Dona do maior Exército do mundo, de um arsenal nuclear e de uma cadeira permanente no Conselho de Segurança da ONU, a China vem investindo pesado nos últimos anos na modernização de suas Forças Armadas e já tem o segundo maior orçamento militar do mundo, atrás apenas dos Estados Unidos. Especialistas afirmam que esse poderio militar seria usado para garantir uma política externa pacífica e multilateral, baseada no preceito da não-intervenção em temas internos de outros países.
"A China agora sente que precisa de mais poder militar porque seus interesses econômicos são mais amplos", observa Tim Huxley, diretor do escritório regional da Ásia do Instituto Internacional de Estudos Estratégicos (IISS), de Londres.
"Não acho que eles estejam desenvolvendo seu poder militar pelo poder militar em si, mas como parte do processo de se tornar uma grande potência", diz.
Na avaliação de Christian LeMiere, editor-analista da Jane's, organização internacional especializada em defesa, "a prioridade da China no momento é continuar com seu crescimento econômico de maneira calma e pacífica, para construir um ‘soft-power' (influência econômica, política e cultural sobre outros países) em vez de ‘hard-power' (poderio militar)".
Steven Tsang, diretor do programa de Estudos Asiáticos da Universidade Oxford, na Grã-Bretanha, concorda com essa visão. "A China não está planejando construir, nos próximos 10 ou 15 anos, uma força capaz de fazer frente aos Estados Unidos. Isso simplesmente não pode ser feito", afirma.
Para Tsang, a capacidade militar da China é equivalente à sua dimensão econômica, e serve primariamente para preservar seus interesses econômicos no mundo, como foi o caso do envio de navios para o Golfo de Aden no ano passado, para proteger embarcações chinesas dos grupos de piratas somalis.
Ele observa que a China é hoje o membro permanente do Conselho de Segurança da ONU que mais contribui com tropas para as forças de paz das Nações Unidas, e comenta que o país poderia demonstrar sua boa vontade assumindo o controle, por exemplo, da missão de paz na região de Darfur, no Sudão.

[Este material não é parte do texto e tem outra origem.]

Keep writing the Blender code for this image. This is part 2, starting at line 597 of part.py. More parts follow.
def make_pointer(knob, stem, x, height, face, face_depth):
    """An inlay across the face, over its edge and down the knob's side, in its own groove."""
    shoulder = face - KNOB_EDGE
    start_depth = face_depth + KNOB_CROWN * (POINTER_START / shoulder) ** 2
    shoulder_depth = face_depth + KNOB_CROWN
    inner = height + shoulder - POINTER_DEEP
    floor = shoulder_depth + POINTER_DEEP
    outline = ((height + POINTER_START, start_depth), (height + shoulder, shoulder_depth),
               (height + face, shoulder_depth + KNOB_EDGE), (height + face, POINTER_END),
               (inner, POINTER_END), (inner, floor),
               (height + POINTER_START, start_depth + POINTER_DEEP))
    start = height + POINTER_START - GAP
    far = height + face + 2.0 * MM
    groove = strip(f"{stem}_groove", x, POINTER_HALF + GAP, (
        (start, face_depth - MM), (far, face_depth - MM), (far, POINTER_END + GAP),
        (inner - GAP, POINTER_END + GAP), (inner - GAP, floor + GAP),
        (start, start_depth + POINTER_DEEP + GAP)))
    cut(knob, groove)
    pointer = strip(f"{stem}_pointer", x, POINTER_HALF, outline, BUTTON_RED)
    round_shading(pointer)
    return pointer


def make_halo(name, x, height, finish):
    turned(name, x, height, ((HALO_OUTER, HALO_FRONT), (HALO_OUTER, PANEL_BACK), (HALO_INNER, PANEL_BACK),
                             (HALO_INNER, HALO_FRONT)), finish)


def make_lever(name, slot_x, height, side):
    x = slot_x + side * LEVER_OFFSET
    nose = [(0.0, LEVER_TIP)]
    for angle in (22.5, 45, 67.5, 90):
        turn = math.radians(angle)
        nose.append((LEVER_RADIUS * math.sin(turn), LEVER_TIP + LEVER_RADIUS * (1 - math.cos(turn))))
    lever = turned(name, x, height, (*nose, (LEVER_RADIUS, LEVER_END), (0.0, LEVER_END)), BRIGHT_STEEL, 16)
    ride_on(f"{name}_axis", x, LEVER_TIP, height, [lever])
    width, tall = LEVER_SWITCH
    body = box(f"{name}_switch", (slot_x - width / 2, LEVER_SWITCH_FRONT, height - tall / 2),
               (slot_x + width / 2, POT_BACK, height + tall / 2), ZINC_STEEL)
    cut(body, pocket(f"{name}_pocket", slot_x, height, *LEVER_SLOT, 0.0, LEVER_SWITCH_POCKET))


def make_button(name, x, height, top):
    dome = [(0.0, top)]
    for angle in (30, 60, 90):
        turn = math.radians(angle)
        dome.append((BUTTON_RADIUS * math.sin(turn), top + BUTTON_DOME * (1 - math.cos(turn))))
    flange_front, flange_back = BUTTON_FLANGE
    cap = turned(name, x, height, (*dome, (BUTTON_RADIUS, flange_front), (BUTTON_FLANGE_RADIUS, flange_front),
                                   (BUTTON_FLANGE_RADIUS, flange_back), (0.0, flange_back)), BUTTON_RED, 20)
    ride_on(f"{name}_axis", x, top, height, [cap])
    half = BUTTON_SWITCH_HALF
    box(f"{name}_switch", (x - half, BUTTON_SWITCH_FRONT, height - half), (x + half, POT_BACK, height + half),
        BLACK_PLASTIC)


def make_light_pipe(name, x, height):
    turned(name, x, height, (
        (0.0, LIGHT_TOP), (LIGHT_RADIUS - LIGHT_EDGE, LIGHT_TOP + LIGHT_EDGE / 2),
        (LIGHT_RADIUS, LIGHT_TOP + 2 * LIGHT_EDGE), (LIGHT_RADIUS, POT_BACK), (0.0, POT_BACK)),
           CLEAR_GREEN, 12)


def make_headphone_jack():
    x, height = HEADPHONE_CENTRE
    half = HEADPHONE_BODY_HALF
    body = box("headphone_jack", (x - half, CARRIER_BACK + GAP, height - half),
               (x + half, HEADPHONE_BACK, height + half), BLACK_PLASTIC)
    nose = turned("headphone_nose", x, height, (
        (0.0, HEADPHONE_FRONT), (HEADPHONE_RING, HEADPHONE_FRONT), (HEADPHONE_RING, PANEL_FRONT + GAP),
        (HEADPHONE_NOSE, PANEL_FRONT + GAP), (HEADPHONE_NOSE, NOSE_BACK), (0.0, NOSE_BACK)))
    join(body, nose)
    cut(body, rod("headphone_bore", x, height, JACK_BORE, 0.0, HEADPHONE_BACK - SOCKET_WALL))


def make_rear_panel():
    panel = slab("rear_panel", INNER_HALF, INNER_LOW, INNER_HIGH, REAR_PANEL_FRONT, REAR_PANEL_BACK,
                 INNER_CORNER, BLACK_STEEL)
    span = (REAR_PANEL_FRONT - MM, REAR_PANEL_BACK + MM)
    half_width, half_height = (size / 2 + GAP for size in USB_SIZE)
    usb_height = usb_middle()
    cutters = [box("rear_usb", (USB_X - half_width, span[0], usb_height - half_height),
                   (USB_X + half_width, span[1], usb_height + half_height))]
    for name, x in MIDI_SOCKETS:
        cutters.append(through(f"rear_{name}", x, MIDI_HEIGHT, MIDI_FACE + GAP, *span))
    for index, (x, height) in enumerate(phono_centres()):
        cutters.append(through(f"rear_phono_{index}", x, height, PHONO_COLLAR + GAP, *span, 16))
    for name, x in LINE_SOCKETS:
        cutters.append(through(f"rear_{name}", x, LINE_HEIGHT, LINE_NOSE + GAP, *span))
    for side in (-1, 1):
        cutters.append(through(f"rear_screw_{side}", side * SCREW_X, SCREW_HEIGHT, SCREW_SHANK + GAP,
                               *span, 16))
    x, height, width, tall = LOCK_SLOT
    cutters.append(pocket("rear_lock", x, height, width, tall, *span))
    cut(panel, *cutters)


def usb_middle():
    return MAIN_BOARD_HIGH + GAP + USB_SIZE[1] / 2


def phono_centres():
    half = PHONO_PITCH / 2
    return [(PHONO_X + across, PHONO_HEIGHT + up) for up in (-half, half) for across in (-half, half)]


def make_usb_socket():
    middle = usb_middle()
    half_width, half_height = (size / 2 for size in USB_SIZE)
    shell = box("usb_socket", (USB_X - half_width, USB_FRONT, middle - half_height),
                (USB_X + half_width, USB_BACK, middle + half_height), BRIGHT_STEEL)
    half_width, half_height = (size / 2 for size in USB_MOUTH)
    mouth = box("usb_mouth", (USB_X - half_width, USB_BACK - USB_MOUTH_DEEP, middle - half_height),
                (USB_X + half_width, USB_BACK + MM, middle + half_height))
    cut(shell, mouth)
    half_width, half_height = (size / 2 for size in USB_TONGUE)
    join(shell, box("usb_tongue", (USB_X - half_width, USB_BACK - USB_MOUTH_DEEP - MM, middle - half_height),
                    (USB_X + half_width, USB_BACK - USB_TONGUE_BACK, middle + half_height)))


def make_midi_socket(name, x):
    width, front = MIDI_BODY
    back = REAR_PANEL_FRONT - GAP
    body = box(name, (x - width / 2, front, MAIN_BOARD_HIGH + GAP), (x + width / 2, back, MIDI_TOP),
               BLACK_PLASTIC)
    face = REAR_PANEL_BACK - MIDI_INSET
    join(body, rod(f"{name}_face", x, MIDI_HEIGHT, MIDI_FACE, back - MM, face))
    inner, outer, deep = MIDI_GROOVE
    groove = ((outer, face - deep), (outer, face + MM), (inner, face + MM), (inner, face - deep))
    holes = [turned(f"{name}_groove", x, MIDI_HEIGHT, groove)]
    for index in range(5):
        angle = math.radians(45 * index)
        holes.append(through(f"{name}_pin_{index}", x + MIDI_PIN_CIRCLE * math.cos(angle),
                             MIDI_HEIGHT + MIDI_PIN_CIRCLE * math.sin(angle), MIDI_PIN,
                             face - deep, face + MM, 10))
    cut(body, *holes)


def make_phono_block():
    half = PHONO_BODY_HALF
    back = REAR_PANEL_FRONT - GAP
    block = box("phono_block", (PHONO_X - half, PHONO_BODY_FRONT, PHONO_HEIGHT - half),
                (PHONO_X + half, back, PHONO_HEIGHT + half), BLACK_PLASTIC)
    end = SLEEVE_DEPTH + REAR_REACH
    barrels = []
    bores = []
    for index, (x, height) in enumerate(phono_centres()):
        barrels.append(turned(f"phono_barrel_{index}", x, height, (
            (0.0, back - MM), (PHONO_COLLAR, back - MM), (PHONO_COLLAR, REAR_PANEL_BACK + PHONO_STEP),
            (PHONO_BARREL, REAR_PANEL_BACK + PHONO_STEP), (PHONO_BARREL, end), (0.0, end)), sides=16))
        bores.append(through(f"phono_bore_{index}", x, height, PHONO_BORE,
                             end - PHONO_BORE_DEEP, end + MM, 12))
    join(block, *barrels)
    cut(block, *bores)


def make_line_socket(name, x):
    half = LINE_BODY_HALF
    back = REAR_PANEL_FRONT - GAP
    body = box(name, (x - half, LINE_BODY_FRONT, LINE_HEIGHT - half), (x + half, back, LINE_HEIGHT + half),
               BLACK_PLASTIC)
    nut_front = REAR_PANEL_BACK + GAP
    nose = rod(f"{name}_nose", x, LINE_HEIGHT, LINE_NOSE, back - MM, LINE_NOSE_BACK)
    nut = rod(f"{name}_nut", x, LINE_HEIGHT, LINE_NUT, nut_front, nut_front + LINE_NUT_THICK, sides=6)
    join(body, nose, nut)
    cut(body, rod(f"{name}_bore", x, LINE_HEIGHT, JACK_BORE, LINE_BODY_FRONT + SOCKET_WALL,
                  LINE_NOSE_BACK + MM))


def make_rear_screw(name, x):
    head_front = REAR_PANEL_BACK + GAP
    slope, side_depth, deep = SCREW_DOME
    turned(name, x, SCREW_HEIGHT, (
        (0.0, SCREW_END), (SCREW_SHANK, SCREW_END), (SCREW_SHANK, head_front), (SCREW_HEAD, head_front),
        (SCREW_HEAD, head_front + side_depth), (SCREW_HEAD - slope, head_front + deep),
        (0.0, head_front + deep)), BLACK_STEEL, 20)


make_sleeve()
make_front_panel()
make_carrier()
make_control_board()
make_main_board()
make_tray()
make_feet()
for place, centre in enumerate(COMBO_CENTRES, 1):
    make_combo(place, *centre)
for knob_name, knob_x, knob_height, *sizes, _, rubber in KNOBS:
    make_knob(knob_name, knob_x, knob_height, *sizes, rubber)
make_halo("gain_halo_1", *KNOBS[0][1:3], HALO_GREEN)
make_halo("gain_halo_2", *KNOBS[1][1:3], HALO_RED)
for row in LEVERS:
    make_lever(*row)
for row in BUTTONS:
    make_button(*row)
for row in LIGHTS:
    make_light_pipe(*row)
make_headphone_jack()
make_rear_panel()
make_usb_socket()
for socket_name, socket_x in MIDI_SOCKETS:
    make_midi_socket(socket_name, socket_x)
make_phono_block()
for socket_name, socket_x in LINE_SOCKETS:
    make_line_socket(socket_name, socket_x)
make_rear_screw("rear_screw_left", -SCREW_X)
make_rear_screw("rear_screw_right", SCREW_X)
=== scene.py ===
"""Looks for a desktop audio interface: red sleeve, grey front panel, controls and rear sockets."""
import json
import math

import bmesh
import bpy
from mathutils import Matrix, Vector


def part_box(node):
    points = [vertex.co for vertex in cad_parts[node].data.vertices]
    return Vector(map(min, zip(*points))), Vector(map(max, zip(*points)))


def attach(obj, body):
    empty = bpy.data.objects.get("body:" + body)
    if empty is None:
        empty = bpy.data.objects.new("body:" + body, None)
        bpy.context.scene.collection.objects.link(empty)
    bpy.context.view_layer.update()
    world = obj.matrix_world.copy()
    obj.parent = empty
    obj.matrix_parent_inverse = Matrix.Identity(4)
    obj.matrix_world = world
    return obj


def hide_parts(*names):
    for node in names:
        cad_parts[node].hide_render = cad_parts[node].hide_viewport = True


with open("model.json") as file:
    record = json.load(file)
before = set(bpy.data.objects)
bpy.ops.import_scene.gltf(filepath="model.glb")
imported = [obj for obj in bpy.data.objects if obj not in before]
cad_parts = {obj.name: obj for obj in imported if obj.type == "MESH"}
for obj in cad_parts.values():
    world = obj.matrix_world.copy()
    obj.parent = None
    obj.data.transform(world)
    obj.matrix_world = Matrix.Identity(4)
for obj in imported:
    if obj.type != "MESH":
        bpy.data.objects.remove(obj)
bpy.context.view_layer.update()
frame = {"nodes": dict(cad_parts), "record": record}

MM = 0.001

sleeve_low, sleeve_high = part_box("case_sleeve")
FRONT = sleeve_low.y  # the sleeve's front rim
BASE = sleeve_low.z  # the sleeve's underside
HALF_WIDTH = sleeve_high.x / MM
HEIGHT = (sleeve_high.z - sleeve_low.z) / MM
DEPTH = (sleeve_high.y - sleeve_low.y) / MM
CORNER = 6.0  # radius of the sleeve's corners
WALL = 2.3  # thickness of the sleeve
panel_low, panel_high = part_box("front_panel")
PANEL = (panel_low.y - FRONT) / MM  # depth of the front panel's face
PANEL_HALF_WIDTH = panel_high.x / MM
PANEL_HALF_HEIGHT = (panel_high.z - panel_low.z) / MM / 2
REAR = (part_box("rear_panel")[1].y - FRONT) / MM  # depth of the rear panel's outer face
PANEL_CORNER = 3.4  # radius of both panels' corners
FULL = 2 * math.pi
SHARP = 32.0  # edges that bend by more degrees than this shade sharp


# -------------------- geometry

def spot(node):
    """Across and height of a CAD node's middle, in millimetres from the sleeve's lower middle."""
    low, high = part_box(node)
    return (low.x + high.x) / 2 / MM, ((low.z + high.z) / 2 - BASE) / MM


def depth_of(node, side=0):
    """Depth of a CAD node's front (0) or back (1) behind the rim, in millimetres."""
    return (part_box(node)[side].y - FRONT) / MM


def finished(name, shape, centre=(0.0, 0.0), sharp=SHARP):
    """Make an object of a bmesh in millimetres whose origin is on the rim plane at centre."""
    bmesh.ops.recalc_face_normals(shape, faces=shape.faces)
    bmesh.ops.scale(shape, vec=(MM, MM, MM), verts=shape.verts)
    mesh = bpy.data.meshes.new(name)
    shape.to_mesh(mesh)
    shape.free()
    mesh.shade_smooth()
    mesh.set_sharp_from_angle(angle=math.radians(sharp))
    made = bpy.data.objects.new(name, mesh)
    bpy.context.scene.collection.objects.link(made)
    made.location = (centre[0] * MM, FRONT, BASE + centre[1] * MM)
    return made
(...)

Para Tim Huxley, do IISS, no entanto, fatos como esses são na realidade uma demonstração da capacidade de mobilização militar da China, o que pode contribuir para aumentar o temor sobre a ascensão chinesa e desestabilizar a correlação de forças na região.
"Conforme a China se torne mais forte e mais confiante, me parece inevitável que comece a se comportar como outras forças ocidentais se comportam. Vão encontrar situações nas quais terão que intervir, seja para proteger seus cidadãos ou em conexão com disputas territoriais, por exemplo", avalia.
Orçamento em alta
A China gastou no ano passado 418 bilhões de iuans (cerca de US$ 61 bilhões) com defesa, o equivalente a cerca de um décimo do orçamento militar dos Estados Unidos.

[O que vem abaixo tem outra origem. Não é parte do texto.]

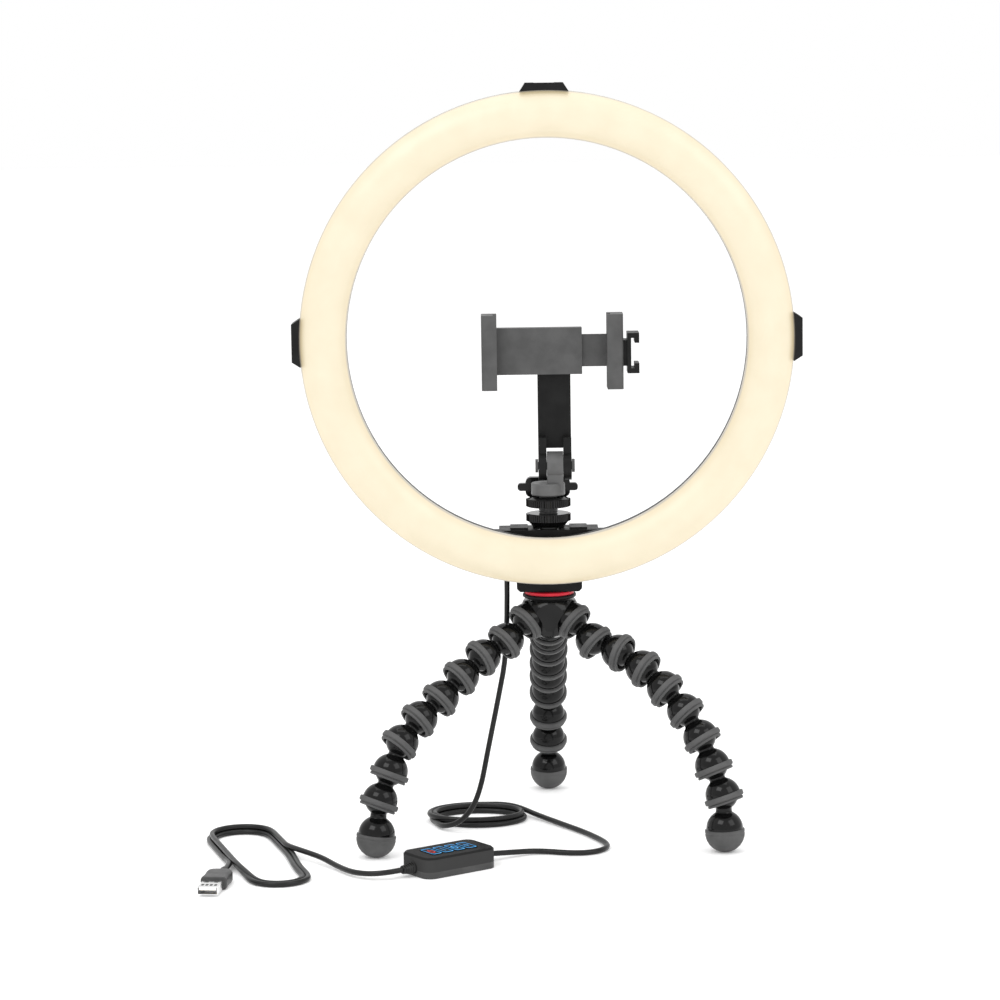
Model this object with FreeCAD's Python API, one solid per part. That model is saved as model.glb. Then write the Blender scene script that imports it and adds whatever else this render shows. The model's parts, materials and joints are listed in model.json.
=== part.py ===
"""Ring light on a flexible three-legged stand, with a phone clamp and a corded remote.

Every piece is a solid of its own, one STEP file per node. Millimetres, +Z up, the lit face
looks along -Y. The stand's upright axis is at x = 0; the last step moves everything along Y
so that the origin is under the middle of the object.
"""
import FreeCAD
import Part
import math
import os

# ---------------------------------------------------------------- driving dimensions
# ring head
RING_OUTER_R = 152.4
RING_INNER_R = 123.5
RING_CENTRE_Z = 314.5
RING_BACK_Y = -11.0
RING_SEAM_Y = -21.0
RING_FRONT_Y = -33.0
WALL = 2.0
LED_COUNT = 72
SCREW_COUNT = 8

# accessory shoe, to the usual photographic sizes
SHOE_FOOT_WIDTH = 18.6
SHOE_SLOT_WIDTH = 18.8
SHOE_LIP_GAP = 12.7
SHOE_SLOT_HEIGHT = 2.2
SHOE_LENGTH = 18.0

# bridge under the ring
BRIDGE_TOP_Z = 194.3
WING_BOTTOM_Z = 172.0
WING_BACK_Y = -3.0
WING_ROOT_X = 31.0
BRIDGE_BOTTOM_Z = 155.3
BRIDGE_FRONT_Y = RING_BACK_Y
BRIDGE_BACK_Y = 12.0
TRIPOD_THREAD_R = 3.175

# hub and legs
HUB_TOP_Z = 150.2
LEG_ROOT_R = 16.0
LEG_ROOT_Z = 137.0
LEG_ROOT_DROP = 35.0
BALL_R = 9.3
SOCKET_R = 9.45
DOME_R = 10.9
SEAT_R = 10.3
NECK_R = 5.0
GRIP_R = 12.4
MOUTH = 3.5
LINK_PITCH = 19.0
FOOT_PITCH = 23.4
FOOT_R = 12.3
FOOT_FLAT = 0.3
SWING = 28.0
LEG_AZIMUTH = {"left": 210.0, "right": 330.0, "rear": 90.0}
# drop of each link below the horizontal, from the hub to the foot
LEG_DROPS = {
    "left": [35, 27, 34, 39, 36, 44, 65, 66, 82],
    "right": [40, 19, 28, 39, 44, 55, 66, 69, 88],
    "rear": [35, 27, 34, 39, 36, 44, 65, 66, 82],
}

# phone clamp
STUD_R = 5.5
RUN_FIT = 0.08
NUT_R = 14.0
LOWER_NUT_Z = 194.7
UPPER_NUT_Z = 208.2
COLUMN_Z = 215.2
TILT_X = 4.5
TILT_Z = 233.4
TILT_R = 9.0
CLAMP_Z = 305.5
JAW_HEIGHT = 46.6
PHONE_GAP = 72.7
FIXED_JAW_X = -33.1
CLAMP_BACK_Y = 3.7
PHONE_BACK_Y = -4.0
LIP_BACK_Y = -12.4
CLAMP_FRONT_Y = -15.0

# cord
CORD_D = 3.4
REMOTE_X, REMOTE_Y, REMOTE_YAW = -64.2, -97.5, 36.0
REMOTE_LENGTH, REMOTE_WIDTH, REMOTE_HEIGHT = 52.0, 30.0, 12.8
REMOTE_CORNER_R = 6.5
REMOTE_SEAM_Z = 4.0
BUTTON_PITCH = 8.6
BUTTON_WIDTH, BUTTON_DEPTH = 7.2, 15.0
POCKET_GAP = 0.3
COIL_X, COIL_Y, COIL_A, COIL_B = -47.0, 33.5, 28.5, 21.0
COIL_HEIGHT, COIL_HALF_WIDTH = 7.0, 5.0
LOOP_X, LOOP_Y, LOOP_HEADING = -180.5, -67.5, -74.0
LOOP_STRAIGHT, LOOP_BEND_R = 108.0, 19.5
LOOP_HEIGHT, LOOP_HALF_WIDTH = 6.4, 3.8
GLAND = (-26.5, 6.0, 165.0)
PLUG = (-199.2, -108.0, 4.1)
PLUG_HEADING = -97.0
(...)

Mas, segundo cálculos da Jane's, o orçamento militar chinês cresceu 178% nos últimos sete anos. Se mantiver o ritmo de crescimento, os gastos militares da China podem chegar em 2020 ao equivalente à metade dos gastos dos Estados Unidos.
Em um relatório militar bienal, publicado em janeiro, a China argumenta que seus gastos militares ainda são pequenos se comparados proporcionalmente ao seu PIB (Produto Interno Bruto).
De acordo com o documento, em 2007, a China gastou 1,8% de seu PIB em defesa, enquanto o orçamento militar americano consumiu 4,5% do PIB do país.
Outros países como Rússia (2,5% do PIB), Reino Unido (2,7%) e França (1,9%) também teriam gasto mais, proporcionalmente.
Prioridade
A principal prioridade para a estratégia militar chinesa hoje é a questão de Taiwan, território separado na prática com a instalação de um governo nacionalista após a vitória dos comunistas na China continental em 1949, mas considerado pelo governo chinês como uma "província rebelde" e parte integrante de seu território.
A tensão entre China e Taiwan - que tem o apoio militar dos Estados Unidos - vem sendo reduzida nos últimos tempos com a assinatura de acordos de comércio e para permitir o trânsito de turistas.
Tsang, da Universidade Oxford, não vê possibilidades de mudanças na natureza do conflito com Taiwan no médio prazo, mas considera que o atual fortalecimento militar da China serve para "construir uma força capaz para evitar que os Estados Unidos interfiram quando eles decidirem que chegou o momento de resolver a questão de Taiwan".
Segundo ele, a China prefere não ter que recorrer ao uso militar contra Taiwan e espera que apenas que a dissuasão seja capaz de convencer o governo de Taipei a negociar uma reunificação pacífica, evitando que os Estados Unidos se envolvam no conflito.
"O maior temor de Taiwan hoje não é de dominação militar pela China, mas de dominação econômica pela China", comenta Christian LeMiere, da Jane's. "Taiwan é hoje uma economia que depende da China para mais de 40% de seu PIB, e isso deve crescer conforme eles aumentem seu comércio bilateral".